Why inconsistent taxonomy limits using AI at scale
This problem originates from the way operational data has been historically created. Each device, whether a solar inverter, a wind turbine converter or a BESS controller, produces its own collection of measurement points, events and semantic tags. Early deployment practices in the PV sector, encouraged flexibility, allowing engineers, SCADA integrators and regional teams to define naming conventions according to their own preferences.
At the time, this approach offered adaptability. Today, however, it has led to a highly fragmented landscape where thousands of tags describing the same underlying concept differ in wording, structure and context. When multiplied across large portfolios, inconsistent taxonomies severely undermine the reliability of AI and ML models. The principle is straightforward: no model can extract insight from data whose meaning is unclear.

Separating semantic clarity from asset structure to offer control and flexibility
Another interesting challenge arises when distinguishing taxonomy from the generation of asset models. Taxonomy provides the semantic clarity (the meaning layer) but it does not automatically infer how components relate to one another, nor does it construct hierarchical trees. The creation of a complete asset model requires dedicated tools capable of interpreting diagrams, understanding equipment relationships and reconstructing the structure of the plant.
This distinction has guided recent feasibility work on how best to automate asset-model generation while ensuring alignment with taxonomy methodologies. One of the pathways under review is the use of domain-specific document parsing, computer vision and machine learning. The end goal is to extract equipment from engineering documentation, interpret diagram structures and generate technology-specific hierarchical trees automatically.
This approach offers the highest level of control and flexibility, ensuring that hierarchy extraction remains consistent with internal standards, supports multiple workflows and allows engineering teams to validate and refine structures.
Using AI and NLP to align taxonomy at scale and support management of assets and data points
Once this separation between taxonomy (semantic clarity) and hierarchical extraction (structural clarity) is recognised, the role of AI in taxonomy alignment becomes central. AI-enabled approaches, especially those using natural language processing (NLP), offer effective mechanisms for analysing large volumes of heterogeneous operational tags and assigning them to a standard taxonomy. Vectorization techniques change human-defined labels into numerical forms that can be compared algorithmically. Cosine similarity detects relationships between superficially different labels, identifying potential equivalence in their meaning. However, lexical similarity alone is insufficient, as many inconsistencies arise from stylistic differences, regional conventions or legacy engineering practices rather than terminology alone.
This is where semantic models such as Word Mover’s Distance (WMD) become valuable. Trained on broad linguistic datasets, WMD evaluates the deeper meaning of text by analysing how words relate to one another in context. It can identify, for example, that ‘DC array voltage’, ‘inverter DC input V’ and ‘string Vdc’ may describe the same operational concept, despite differing wording. Early internal testing has shown that AI-assisted taxonomy alignment can achieve 70–80% accuracy for inhomogeneous solar datasets, and similar levels of performance can be expected as models expand to encompass wind, BESS and future technologies.

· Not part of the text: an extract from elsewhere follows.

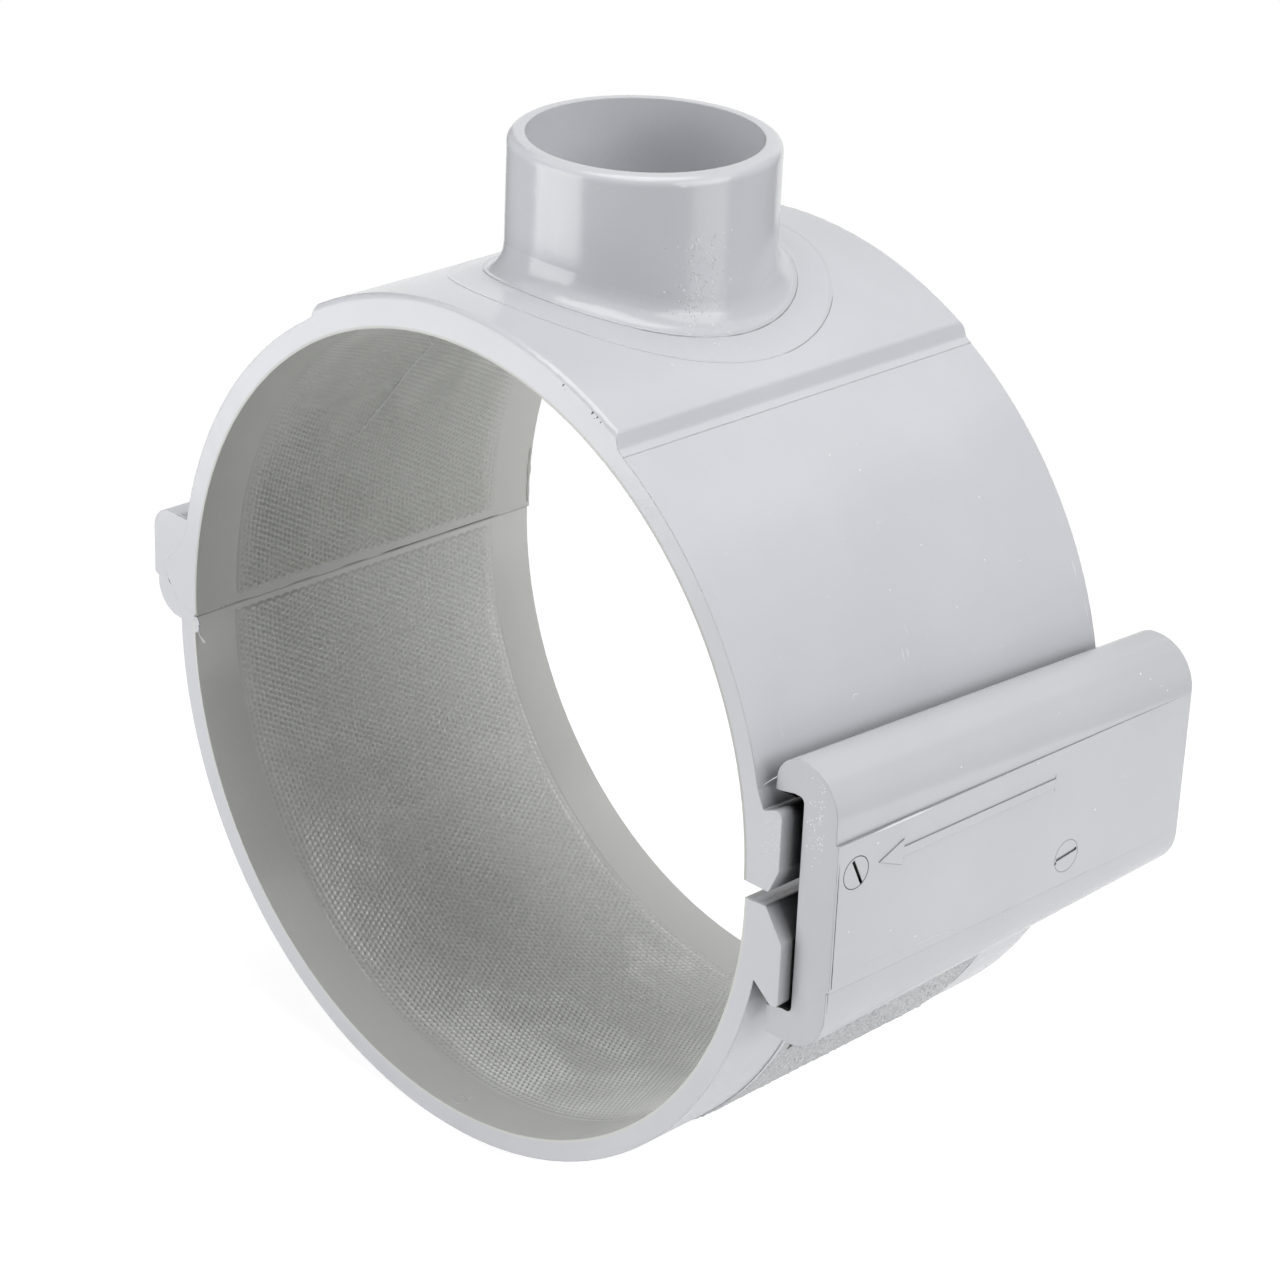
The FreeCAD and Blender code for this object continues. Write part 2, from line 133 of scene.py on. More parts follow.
# Moulded grey plastic. The painted highlight on edges starts and is full at two cosines of the edge's turn.
PLASTIC_ROUGHNESS = 0.17
PEBBLE_FEATURE = 0.9 * MM
PEBBLE_DEPTH = 0.035 * MM
WAVE_FEATURE = 9 * MM
WAVE_DEPTH = 0.10 * MM
WAVE_STRETCH = (1, 0.45, 1)
CLOUD_FEATURE = 34 * MM
CLOUD_RANGE = (0.35, 0.65)
CLOUD_SHADES = (0.975, 1.02)
FLECK_FEATURE = 1.3 * MM
FLECK_RANGE = (0.75, 0.81)
FLECK_STRENGTH = 0.20
EDGE_WIDTH = 0.35 * MM
EDGE_COSINES = (0.995, 0.90)
EDGE_PAINTED_HIGHLIGHT = 0.18
EDGE_SAMPLES = 4
BORE_BAND = 0.8 * MM
# Painted shade towards the front of the upper bore, where less light reaches it
FRONT_BAND_PAINTED_SHADE = 0.86
# Painted shade in the pits of the bore's net and a painted highlight on its ridges
PIT_PAINTED_SHADE = 0.90
RIDGE_PAINTED_HIGHLIGHT = 1.14

# Crevices at the wedge: how open a place is when it is darkest and when it is clear
CREVICE_REACH = 10 * MM
CREVICE_START = 86.5 * MM
CREVICE_FADE = 2 * MM
CREVICE_OPENNESS = (0.24, 0.66)
CREVICE_SHADE = 0.03
CREVICE_SAMPLES = 4

# Net of pits moulded into the bore
KNURL_PITCH = 1.418 * MM
KNURL_ROW = 1.19 * MM
KNURL_HALF_LENGTH = 38.2 * MM
KNURL_RIDGE = 0.45 * MM
KNURL_PIT = 0.02 * MM
KNURL_SINK = 0.05 * MM
KNURL_FADE = 7 * MM
KNURL_END_SHARE = 0.25
KNURL_WEAR = 0.5
KNURL_WEAR_SCALE = (0.05, 0.04)
UPPER_NET_ANGLES = (1.4, 182.4)
LOWER_NET_ANGLES = (180.9, 358.0)
HEXAGON = ((0, 2), (1, 1), (1, -1), (0, -2), (-1, -1), (-1, 1))

# How far most marks stand proud
MARK_RISE = 0.05 * MM


# Node materials

def node(tree, kind, inputs=(), **settings):
    """A new node with its settings, and with a value or a socket for each named input."""
    made = tree.nodes.new(kind)
    for name, value in settings.items():
        setattr(made, name, value)
    for name, value in dict(inputs).items():
        if isinstance(value, bpy.types.NodeSocket):
            tree.links.new(value, made.inputs[name])
        else:
            made.inputs[name].default_value = value
    return made


def math_node(tree, operation, first, second):
    return node(tree, "ShaderNodeMath", {0: first, 1: second}, operation=operation).outputs[0]


def spread(tree, value, low, high, to_low, to_high):
    """A value mapped from one range to another, and held at its ends."""
    inputs = {"From Min": low, "From Max": high, "To Min": to_low, "To Max": to_high, "Value": value}
    return node(tree, "ShaderNodeMapRange", inputs).outputs[0]


def noise_at(tree, place, feature, detail=2.0, stretch=(1, 1, 1)):
    """Noise whose features are about the given length across."""
    scaled = node(tree, "ShaderNodeMapping", {"Vector": place, "Scale": stretch})
    inputs = {"Vector": scaled.outputs[0], "Scale": 1 / feature, "Detail": detail}
    return node(tree, "ShaderNodeTexNoise", inputs).outputs["Fac"]


def mixed(tree, amount, first, second):
    """A colour between two colours."""
    mix = node(tree, "ShaderNodeMix", {"Factor": amount}, data_type="RGBA")
    for socket, value in ((mix.inputs[6], first), (mix.inputs[7], second)):
        if isinstance(value, bpy.types.NodeSocket):
            tree.links.new(value, socket)
        else:
            socket.default_value = (*value[:3], 1)
    return mix.outputs[2]


def scaled_tone(tree, tone, light):
    """A tone times a light."""
    return node(tree, "ShaderNodeVectorMath", {0: tone, "Scale": light}, operation="SCALE").outputs[0]


def bumped(tree, height, depth, normal=None):
    """The surface's direction with bumps of the given depth on it."""
    inputs = {"Height": height, "Distance": depth, "Strength": 1.0}
    if normal is not None:
        inputs["Normal"] = normal
    return node(tree, "ShaderNodeBump", inputs).outputs[0]


def shade(colour, factor):
    return tuple(part * factor for part in colour)


def new_material(name):
    material = bpy.data.materials.new(name)
    material.use_nodes = True
    material.node_tree.nodes.clear()
    return material, material.node_tree


def object_place(tree):
    return node(tree, "ShaderNodeTexCoord").outputs["Object"]


def finish_material(tree, surface):
    node(tree, "ShaderNodeOutputMaterial", {"Surface": surface})


def finish_gloss(tree, tone, roughness, normal):
    inputs = {"Base Color": tone, "Roughness": roughness, "Normal": normal}
    finish_material(tree, node(tree, "ShaderNodeBsdfPrincipled", inputs).outputs[0])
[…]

This approach offers an important advantage: scalability. Manual taxonomy alignment is no longer realistic for operators managing thousands of assets or millions of data points. AI reduces the burden substantially, allowing engineers to focus on validation rather than raw classification, and providing a stable semantic framework on which digital tools can depend.

Building a future-proof data foundation and the benefits of this approach
At the same time, the combination of AI-enabled taxonomy classification and automated hierarchy extraction offers a pathway for the renewable industry to manage the growing diversity of asset types. As new technologies emerge, such as green hydrogen systems, ammonia synthesis units, and CCUS facilities, the methodology remains the same: establish naming principles, train NLP models to classify tags and extend hierarchical extraction tools to new equipment classes. This creates a data foundation capable of accommodating both existing and future technologies.
The benefits of this approach extend well beyond simplifying data processing. A consistent taxonomy enhances interoperability across digital systems, ensures that asset models can be constructed accurately, strengthens the reliability of AI-based analytics and supports long-term comparability of operational data. It allows historical trends and cross-technology insights to become accessible in a way that would be impossible with fragmented naming conventions. Taxonomy then becomes an enabler of digital maturity, operational optimization, and investment confidence.
In conclusion, data taxonomy remains one of the most critical prerequisites for applying AI and ML effectively across renewable assets. It provides the semantic foundation required for analytics, forecasting and automation. Complementary tools, such as AI-driven hierarchical extraction systems using document parsing, computer vision and machine learning, address the structural dimension of asset-model construction.
Together, these capabilities create a scalable, extensible framework that enables operators to interpret data consistently, maintain digital accuracy and extract meaningful value across the diverse technologies that define the future energy landscape.